Fishing report: Fishing improves in cooler nights

Crappie fish

We’re halfway through the 2022 hurricane season, and not a single named storm has threatened Florida. 

Often, desperate anglers find themselves wishing for a slow-moving weather event to bring our fresh waters back to a healthy level ahead of winter. It’s a lot to ask —
a drenching system lacking damaging wind. 

So far this year, we have the best of situations regarding lake levels and major weather threats, and we don’t happen to be in particular need of a visit from a drenching system. In the tricky balance between too much and not enough rain going into cold weather, this autumn finds our fresh waters in a pleasing spot.

Newnans Lake is a prime indicator of the health of surface waters along the Orange Creek Basin. It’s the first lake to rise dramatically with big rains and also the first to fall in their absence. For a few weeks earlier this summer, Newnans was too low for many vessels, as outboards churned mud even far off the tree-lined shore. 

A rainy August delivered the needed correction and a trip to the boat ramp last week showed the old lake to be at a near-ideal level for fishing.

Historically, by the way, Newnans is an excellent lake for fall speckled perch fishing. When the nights begin to cool perceptibly, we expect the crappie fishing to ramp up quickly, as lake conditions will be favorable. 

Orange, Lochloosa, and Rodman are also productive speck lakes that are likewise looking good.

In our nearest salty Gulf shallows, scallop season has ended and snook are now in season for anglers possessing a snook stamp. The daily limit, though, makes snook fillets a rather slim chance. The Gulf fisher can harvest one linesider per day measuring between 28 and 33 inches in length. 
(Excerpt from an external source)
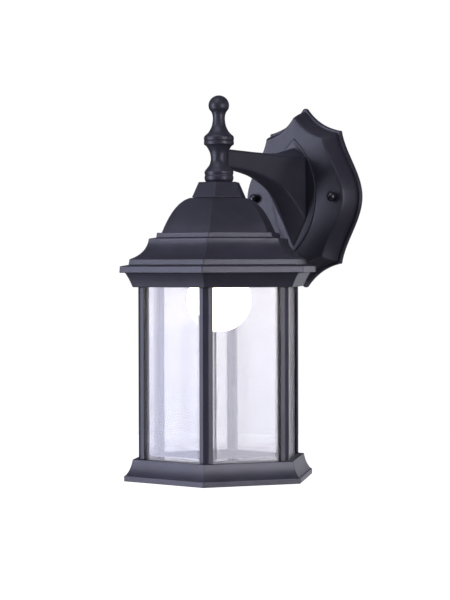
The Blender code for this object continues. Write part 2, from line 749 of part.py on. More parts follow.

From Suwannee southward, the snook bite has been consistent. Most anglers looking for shallow water gamefish say that they can locate snook more dependably than they can find redfish — a fact shocking to old-timer fishermen.

Speckled trout catches have held up better than in most summer seasons, and as water temperatures begin to fall, trout fishing will improve. Along the Big Bend coast, there are presently large pockets of darker water in areas that are normally clear. 

To boot, anglers have noticed an absence of sea grasses on flats that have been grassy for decades. We’re not sure we understand what has brought about these changes, but the old rule remains true. Find clear water and a nice, grassy bottom and you’ll probably be around speckled trout.

The start of football season and the arrival of fall-run Spanish mackerel on Seahorse Reef have gone hand-in-hand for as long as we can remember. Many consider the large reef a few miles off Cedar Key to be the top mackerel attractor on the coast. 

Already, we’ve heard of a few limits of mackerel from Seahorse,  and that action should only improve through the coming weeks.